┌────────

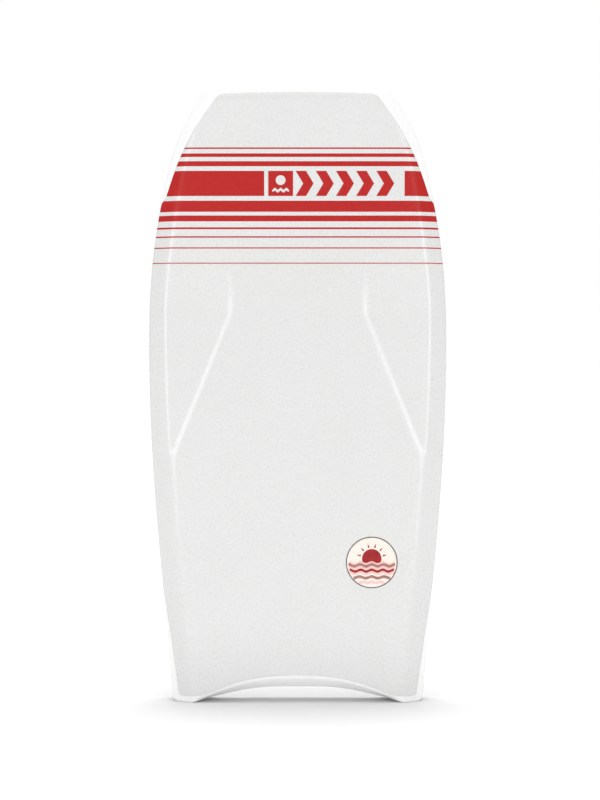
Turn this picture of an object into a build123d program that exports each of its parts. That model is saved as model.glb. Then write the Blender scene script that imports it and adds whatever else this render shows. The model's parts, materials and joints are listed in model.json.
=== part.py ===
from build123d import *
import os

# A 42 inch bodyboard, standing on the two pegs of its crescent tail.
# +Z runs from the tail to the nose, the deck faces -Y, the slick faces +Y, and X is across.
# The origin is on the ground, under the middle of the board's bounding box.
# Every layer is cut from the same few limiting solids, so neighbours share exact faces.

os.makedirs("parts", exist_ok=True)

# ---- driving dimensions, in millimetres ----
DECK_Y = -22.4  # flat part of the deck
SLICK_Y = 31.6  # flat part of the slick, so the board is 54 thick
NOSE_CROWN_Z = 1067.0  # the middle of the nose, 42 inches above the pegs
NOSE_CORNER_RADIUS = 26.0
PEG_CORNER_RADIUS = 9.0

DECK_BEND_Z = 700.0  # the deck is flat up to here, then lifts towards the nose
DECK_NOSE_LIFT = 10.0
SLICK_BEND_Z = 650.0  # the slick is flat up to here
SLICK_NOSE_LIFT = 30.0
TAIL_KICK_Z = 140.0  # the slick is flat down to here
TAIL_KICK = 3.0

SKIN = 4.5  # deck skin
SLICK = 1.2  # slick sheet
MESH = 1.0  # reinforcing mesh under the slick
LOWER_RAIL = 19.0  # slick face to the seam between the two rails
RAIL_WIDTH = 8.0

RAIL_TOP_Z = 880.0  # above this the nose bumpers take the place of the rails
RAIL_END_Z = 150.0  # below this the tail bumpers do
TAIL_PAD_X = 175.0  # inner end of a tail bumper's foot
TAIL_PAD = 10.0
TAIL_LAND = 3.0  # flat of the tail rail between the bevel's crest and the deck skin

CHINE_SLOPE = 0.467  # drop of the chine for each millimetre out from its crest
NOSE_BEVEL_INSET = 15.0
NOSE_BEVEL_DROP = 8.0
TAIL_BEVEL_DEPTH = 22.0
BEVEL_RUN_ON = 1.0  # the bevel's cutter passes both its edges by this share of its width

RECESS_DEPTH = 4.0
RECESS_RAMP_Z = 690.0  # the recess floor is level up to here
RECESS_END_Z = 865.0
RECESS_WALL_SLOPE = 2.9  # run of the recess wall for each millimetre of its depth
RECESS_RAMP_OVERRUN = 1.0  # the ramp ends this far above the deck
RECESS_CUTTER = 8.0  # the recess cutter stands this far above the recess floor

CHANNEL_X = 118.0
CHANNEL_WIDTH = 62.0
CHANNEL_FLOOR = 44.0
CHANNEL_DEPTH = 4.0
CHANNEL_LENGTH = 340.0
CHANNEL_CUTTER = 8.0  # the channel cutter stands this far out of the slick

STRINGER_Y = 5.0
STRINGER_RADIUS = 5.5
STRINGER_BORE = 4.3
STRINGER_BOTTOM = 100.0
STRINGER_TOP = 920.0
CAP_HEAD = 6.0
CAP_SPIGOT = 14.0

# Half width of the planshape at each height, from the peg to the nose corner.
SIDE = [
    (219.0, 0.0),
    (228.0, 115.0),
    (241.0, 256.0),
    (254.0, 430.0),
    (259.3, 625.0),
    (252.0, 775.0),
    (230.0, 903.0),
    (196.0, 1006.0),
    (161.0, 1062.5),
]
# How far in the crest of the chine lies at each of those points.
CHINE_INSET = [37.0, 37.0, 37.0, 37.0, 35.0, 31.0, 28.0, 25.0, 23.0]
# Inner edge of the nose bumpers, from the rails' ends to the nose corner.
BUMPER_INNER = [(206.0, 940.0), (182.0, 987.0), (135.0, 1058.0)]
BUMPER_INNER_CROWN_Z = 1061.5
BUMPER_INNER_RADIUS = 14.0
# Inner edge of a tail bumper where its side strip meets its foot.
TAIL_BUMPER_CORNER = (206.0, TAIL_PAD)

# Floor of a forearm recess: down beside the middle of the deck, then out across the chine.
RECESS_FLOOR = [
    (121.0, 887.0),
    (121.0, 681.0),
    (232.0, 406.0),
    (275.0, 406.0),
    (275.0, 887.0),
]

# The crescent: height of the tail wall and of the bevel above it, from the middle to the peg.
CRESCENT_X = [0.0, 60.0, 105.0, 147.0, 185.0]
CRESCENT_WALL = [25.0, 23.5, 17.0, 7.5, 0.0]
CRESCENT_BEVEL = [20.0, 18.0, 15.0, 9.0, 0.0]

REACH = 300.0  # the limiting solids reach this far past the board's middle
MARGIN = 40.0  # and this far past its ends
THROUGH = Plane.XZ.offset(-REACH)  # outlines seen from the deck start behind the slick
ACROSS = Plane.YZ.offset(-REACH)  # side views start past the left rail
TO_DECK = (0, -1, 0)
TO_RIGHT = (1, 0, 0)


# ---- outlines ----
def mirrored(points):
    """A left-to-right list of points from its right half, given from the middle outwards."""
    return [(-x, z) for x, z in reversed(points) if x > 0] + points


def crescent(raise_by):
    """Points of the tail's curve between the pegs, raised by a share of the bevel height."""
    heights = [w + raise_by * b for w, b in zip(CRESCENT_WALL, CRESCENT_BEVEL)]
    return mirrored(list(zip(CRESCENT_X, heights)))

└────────

▶ **Aim**: Take every line containing the word "parts" and copy it.

▶ **Response to the exercise**:
Turn this picture of an object into a build123d program that exports each of its parts. That model is saved as model.glb. Then write the Blender scene script that imports it and adds whatever else this render shows. The model's parts, materials and joints are listed in model.json.
os.makedirs("parts", exist_ok=True)